The first issue dealt with the original GMT-800 OEM receiver in WD mode. Some, not all, of those receivers had issues in use, well under the rating of the hitch. (The pin box as I call it, is the 2” square tube the hitch shank goes in and the 5/8 pin goes through). While I had good friends with no issues on similar camper weights, my experience and others was not the same. The amount of pin box wind up (excess rotation) trying to get WD to work, was poor. The pin box attachment flexed, rather than shifted weight to the front of the truck.
Some trucks I was involved with, the receiver bent up and permanently stayed up. Others, just weakened to the point WD settings would not hold and over time as the pin box/torque tube would bend and reset it’s unloaded position. Thus the WD settings where lost. After a few resets, the receivers were replaced.
Corrosion, the design of the receiver housed under the bumper left itself open for road salt slop to land right on top of the welded section where the pin box attached to the torque tube. And if allenECUUNC 2003 truck (19 years old) was exposed to salt corrosion, on the original GM receiver or an aftermarket one, the top of the receiver needs to be checked. The area that corrodes is under flexure stress constantly towing down the road. The heat affected zone of all the welds could be buried under corrosion.
Having dealt with enough corrosion-initiated failures at work, corrosion pits make a perfect crack initiation location. Once the crack starts, all it takes is time and flexure cycles under normal loading and the crack will run until there is nothing left to crack. With higher than normal loading or longer flexing, that accelerates the time to start the crack to run.
Pin box rotation, when the receiver is in weight carrying mode, the pin box will flex/rotate further then in WD mode. The receiver when it is brand new, is supposed to be able to handle the dead weight in weight carrying mode which will create a certain degree of pin box flexure that it can withstand. Going above the rating, with a tongue weight heavier then the rating, the pin box will rotate more than normal towing, more rotation is more stress. Not sure how you are disagreeing with this, please explain.
If the receiver is corroded, that added rotation/added stress can be the start of a corrosion-initiated crack.

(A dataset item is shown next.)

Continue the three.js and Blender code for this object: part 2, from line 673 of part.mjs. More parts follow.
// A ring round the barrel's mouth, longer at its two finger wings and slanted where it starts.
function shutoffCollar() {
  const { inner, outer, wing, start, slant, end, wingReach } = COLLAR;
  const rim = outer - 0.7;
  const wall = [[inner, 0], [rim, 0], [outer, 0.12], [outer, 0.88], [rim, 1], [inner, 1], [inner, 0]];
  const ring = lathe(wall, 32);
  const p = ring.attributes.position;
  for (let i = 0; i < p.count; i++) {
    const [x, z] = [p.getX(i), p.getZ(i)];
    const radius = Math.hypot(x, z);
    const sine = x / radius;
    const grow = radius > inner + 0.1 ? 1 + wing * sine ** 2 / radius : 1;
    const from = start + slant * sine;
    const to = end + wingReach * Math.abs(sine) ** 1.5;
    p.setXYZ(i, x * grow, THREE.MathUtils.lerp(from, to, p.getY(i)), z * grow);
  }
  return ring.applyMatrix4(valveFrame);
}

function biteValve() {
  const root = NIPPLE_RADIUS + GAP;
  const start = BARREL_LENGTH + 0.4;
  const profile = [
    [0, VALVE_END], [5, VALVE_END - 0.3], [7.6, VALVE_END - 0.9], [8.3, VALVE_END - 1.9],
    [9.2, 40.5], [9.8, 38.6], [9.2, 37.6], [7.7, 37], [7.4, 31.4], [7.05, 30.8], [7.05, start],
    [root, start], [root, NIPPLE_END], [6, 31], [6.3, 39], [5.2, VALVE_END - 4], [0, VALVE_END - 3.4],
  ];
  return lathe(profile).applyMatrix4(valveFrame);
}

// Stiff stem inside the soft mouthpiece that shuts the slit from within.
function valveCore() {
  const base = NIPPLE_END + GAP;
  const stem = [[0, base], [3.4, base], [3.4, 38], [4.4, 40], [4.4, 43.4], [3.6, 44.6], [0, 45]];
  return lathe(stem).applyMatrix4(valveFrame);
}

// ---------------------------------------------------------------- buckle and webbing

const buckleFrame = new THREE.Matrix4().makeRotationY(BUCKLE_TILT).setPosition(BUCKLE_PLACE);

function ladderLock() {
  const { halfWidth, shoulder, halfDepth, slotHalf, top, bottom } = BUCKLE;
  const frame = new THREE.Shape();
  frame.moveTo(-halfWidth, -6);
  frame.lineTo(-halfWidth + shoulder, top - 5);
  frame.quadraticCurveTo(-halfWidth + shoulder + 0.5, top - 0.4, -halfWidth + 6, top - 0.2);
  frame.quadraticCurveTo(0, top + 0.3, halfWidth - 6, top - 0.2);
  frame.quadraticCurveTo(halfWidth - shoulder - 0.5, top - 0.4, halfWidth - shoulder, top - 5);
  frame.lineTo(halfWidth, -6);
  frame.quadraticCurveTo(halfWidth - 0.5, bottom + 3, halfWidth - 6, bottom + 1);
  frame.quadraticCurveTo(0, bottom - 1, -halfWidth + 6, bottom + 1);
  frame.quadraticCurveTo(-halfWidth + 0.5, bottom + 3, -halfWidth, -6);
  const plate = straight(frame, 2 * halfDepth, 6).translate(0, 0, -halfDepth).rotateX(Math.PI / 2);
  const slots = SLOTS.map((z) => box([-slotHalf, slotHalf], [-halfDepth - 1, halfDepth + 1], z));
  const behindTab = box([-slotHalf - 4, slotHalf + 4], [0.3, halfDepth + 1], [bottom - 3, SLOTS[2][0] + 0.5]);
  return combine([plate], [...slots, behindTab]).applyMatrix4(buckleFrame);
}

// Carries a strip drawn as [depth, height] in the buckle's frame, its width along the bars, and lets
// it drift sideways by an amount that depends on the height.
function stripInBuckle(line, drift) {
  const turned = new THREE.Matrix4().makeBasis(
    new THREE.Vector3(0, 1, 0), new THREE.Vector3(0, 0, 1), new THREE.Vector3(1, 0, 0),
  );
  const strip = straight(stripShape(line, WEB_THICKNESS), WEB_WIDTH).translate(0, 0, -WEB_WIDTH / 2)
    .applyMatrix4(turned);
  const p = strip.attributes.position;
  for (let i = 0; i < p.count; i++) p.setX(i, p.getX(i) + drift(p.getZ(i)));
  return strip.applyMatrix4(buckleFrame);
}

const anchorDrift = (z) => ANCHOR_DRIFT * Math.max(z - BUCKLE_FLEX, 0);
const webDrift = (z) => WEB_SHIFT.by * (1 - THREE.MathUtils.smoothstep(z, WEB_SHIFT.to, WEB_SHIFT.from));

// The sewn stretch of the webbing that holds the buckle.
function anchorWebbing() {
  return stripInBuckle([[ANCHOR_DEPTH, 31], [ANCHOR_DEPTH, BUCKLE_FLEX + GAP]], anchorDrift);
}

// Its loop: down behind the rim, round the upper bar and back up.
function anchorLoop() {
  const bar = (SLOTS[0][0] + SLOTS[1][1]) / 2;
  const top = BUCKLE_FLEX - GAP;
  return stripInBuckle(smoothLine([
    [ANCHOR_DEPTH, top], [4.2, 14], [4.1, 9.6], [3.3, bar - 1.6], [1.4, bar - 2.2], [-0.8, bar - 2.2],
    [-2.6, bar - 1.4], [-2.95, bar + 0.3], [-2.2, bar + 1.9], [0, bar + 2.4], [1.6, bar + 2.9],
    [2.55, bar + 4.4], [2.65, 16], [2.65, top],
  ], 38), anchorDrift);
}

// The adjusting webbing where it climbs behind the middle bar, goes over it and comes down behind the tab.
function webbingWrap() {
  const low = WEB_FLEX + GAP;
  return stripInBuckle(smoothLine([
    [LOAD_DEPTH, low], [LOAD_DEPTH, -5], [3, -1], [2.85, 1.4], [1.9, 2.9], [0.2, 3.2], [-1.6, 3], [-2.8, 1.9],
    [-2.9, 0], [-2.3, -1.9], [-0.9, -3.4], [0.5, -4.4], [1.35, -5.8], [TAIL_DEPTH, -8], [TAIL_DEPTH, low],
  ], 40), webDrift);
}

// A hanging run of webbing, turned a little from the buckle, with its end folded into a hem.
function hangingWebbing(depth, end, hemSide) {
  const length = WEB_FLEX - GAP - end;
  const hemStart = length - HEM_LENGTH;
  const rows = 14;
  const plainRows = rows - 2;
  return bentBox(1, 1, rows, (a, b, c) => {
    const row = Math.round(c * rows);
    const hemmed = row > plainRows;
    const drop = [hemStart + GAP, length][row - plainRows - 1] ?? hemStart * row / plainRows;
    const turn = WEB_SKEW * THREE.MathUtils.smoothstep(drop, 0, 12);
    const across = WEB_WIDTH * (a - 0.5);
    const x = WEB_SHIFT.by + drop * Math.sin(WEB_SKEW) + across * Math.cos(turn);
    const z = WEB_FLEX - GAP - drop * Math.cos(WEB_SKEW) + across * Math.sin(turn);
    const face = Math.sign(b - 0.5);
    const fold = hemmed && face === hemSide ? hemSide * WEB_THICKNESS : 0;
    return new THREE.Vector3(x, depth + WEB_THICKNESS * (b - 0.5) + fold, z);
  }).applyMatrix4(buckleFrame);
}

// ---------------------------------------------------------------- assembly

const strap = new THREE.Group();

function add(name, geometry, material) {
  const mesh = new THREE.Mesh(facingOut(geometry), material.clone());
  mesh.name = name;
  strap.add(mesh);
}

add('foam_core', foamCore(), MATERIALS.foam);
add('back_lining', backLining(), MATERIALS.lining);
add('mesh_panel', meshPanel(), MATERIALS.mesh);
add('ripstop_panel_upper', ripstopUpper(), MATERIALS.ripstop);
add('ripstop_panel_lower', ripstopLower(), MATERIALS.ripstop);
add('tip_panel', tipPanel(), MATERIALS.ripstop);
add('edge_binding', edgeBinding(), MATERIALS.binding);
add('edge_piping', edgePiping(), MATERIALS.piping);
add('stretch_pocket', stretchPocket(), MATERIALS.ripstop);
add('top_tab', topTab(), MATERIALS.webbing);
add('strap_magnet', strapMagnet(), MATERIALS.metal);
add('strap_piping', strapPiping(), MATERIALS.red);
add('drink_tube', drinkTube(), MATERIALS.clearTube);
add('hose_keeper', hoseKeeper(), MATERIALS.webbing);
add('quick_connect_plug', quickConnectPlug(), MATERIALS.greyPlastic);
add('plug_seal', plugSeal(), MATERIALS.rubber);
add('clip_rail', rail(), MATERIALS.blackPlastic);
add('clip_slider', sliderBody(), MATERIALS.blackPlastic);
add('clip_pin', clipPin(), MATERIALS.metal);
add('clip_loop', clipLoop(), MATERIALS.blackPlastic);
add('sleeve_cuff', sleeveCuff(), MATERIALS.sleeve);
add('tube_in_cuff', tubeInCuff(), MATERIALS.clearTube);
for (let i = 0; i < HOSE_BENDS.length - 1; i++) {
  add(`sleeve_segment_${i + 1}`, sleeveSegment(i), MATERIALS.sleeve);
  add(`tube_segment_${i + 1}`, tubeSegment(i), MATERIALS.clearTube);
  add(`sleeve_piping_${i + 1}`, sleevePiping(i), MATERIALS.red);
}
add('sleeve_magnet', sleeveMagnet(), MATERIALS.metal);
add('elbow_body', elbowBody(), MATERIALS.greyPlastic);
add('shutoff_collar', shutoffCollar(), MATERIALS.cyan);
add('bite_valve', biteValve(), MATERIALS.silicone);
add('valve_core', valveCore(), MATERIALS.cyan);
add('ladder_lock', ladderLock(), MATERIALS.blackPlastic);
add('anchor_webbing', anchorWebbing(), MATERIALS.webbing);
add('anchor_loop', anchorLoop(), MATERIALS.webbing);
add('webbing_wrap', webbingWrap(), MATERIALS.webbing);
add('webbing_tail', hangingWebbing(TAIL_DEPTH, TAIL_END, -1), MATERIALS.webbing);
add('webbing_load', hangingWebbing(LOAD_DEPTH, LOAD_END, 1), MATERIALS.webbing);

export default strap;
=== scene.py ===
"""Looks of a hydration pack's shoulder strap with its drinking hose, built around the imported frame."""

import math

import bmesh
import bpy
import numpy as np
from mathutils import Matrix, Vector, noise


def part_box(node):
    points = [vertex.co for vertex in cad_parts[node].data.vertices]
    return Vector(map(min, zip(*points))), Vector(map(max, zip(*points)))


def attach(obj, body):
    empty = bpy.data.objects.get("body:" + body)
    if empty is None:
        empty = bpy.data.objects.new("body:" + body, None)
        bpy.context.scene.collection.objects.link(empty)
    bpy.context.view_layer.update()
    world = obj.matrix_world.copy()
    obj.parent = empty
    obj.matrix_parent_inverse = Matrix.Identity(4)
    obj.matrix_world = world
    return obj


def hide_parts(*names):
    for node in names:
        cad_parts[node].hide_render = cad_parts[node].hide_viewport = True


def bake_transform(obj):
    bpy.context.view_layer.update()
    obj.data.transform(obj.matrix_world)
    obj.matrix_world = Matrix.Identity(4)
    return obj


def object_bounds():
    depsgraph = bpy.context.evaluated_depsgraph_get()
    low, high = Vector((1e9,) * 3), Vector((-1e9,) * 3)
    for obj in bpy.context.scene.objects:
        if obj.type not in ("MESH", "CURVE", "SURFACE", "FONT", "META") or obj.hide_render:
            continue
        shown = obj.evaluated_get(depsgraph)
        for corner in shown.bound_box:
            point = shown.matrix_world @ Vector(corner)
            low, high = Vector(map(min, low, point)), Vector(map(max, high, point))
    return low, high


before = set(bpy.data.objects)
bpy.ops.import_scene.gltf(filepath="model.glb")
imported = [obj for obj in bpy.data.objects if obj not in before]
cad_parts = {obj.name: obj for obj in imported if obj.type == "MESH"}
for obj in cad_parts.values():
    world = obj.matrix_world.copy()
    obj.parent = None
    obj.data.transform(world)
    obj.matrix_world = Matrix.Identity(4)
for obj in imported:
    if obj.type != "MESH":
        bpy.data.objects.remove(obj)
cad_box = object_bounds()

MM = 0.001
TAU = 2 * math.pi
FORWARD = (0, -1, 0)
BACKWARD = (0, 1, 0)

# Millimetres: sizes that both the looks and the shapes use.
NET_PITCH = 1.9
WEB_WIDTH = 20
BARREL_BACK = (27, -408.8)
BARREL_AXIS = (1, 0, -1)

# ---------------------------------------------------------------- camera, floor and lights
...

Or even a crack on non-corroded metal. A weld notch or defect can create the same crack initiation point if stressed enough.

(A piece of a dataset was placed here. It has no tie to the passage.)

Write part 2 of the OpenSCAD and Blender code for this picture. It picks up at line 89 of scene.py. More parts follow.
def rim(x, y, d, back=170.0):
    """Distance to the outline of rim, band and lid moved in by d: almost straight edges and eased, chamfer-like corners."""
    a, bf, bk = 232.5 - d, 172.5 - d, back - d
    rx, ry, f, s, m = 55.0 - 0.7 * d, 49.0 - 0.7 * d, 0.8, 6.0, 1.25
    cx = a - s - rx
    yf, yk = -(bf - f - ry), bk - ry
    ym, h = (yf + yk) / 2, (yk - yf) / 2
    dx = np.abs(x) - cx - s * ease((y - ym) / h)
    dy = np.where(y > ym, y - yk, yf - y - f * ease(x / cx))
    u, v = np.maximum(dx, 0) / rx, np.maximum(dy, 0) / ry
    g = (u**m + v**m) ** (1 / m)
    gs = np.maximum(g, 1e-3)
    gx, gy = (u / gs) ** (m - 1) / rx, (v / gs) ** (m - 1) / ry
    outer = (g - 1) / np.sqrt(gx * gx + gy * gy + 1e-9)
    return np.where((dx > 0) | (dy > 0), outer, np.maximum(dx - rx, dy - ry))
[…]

Frame flexure, in my case, my Suburban receiver flexed enough while trying to get WD mode to work, the WD settings did not react. The pin box kept rotating; just very little weight was moving. I changed the GM receiver to an aftermarket receiver. The Putnam receiver I picked had a higher rating and there was less pin box rotation because of it.
During more testing, I now find the frame is flexing as the receiver is no longer the weaker link. This is where the dial indicator comes in. It is measuring the frame deflection under static conditions. This GMT-800 frame was made from thinner, yet a higher yield rating alloy then the prior vintage. I’m assuming they were going after weight savings while retaining overall frame strength. The rear of the frame has a very thin lower flange where the receiver bolts to. They had to employ the bumper hitch to help shift the forces from WD into the main frame. There are side brackets where the bumper hitch bolts to the main frame that helped get the WD forces into the main frame. After I found the frame flexing, and affecting WD, I created a method to utilize the top flange of the frame to help hold some of the load. I did this modification and accepted the responsibly of doing it. The frame flexing was greatly reduced.

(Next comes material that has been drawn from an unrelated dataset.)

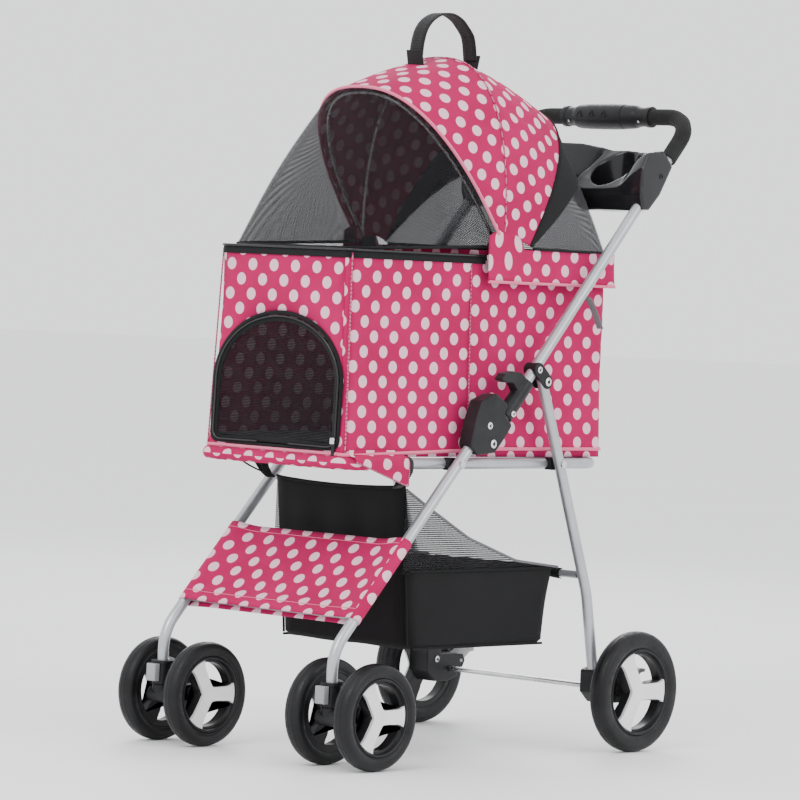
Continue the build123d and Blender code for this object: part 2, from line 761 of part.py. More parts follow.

Six years ago, my son gets a 2001, 2500 Avalanche (8.1L with the 3.73 rear end) to tow his 8,600# camper. Same frame as my Suburban. This truck lived in the rust belt of Ohio, even though it had a low 46K miles on a truck this old, frame rust was evident. For sure, he changed out the GM receiver which had heavy corrosion in the top of the receiver. Two years later he sees the bumper rising a full inch up and touches the tailgate when he hooks up the camper. His frame was flexing from a 1,000# TW camper using WD. We did the same frame reinforcement as I had and changed to a different receiver with a third extra-long reach contact mount to the frame. Now, for the last 4 years, WD works like it should and he has a great TV.
So yes, I cannot see any good coming from telling someone intentionally to use any receiver in weight carrying mode attached to that style frame over what GM rated the weight carrying limit. We have no idea if the frame is where the receiver dead weight rating came from, or the GM receiver, I suspect it was both. Now add in a 19 year truck allenECUUNC has, which is still a good truck, but how can you or I, or even him, know if a prior owner did not abuse the frame of the truck not even knowing it?
And then there is the corrosion issue if his has it. I agree, one or a few more times going up and down is driveway may not cause a total failure, but keep repeating it after the start and end of every campout, how many abuse times in the weight carrying mode will start a crack that later shows up under normal towing?
And the backing up hill part. You state 1 mph, have you ever tried in that size GM in 2 wheel drive to go 1 mph, starting out pushing a trailer uphill? Granted you not going fast, but not a nice slow even start of movement either all the time. You have to rev the engine up enough to get the torque converter to engage, there can be a jolt getting the trailer to move up hill. That jolt goes right into the hitch connection where the hitch shank is pointing down hill in weight carrying mode no less. The pin box is going to flex down and potentially more rotation then the ratings and safety factors of the receiver allow. And not every time is perfect, an accidental goosed it too much on the gas pedal, and the receiver in weight carrying mode just got stressed more again trying to get going. This is not a good situation to be in. Avoid it. Find a better way with the WD bars on.
I’m providing reasons on why not to over run the rating of the system in weight carrying mode; can you help explain how it is OK to do so?
I hope this explains it some where I'm coming from on this.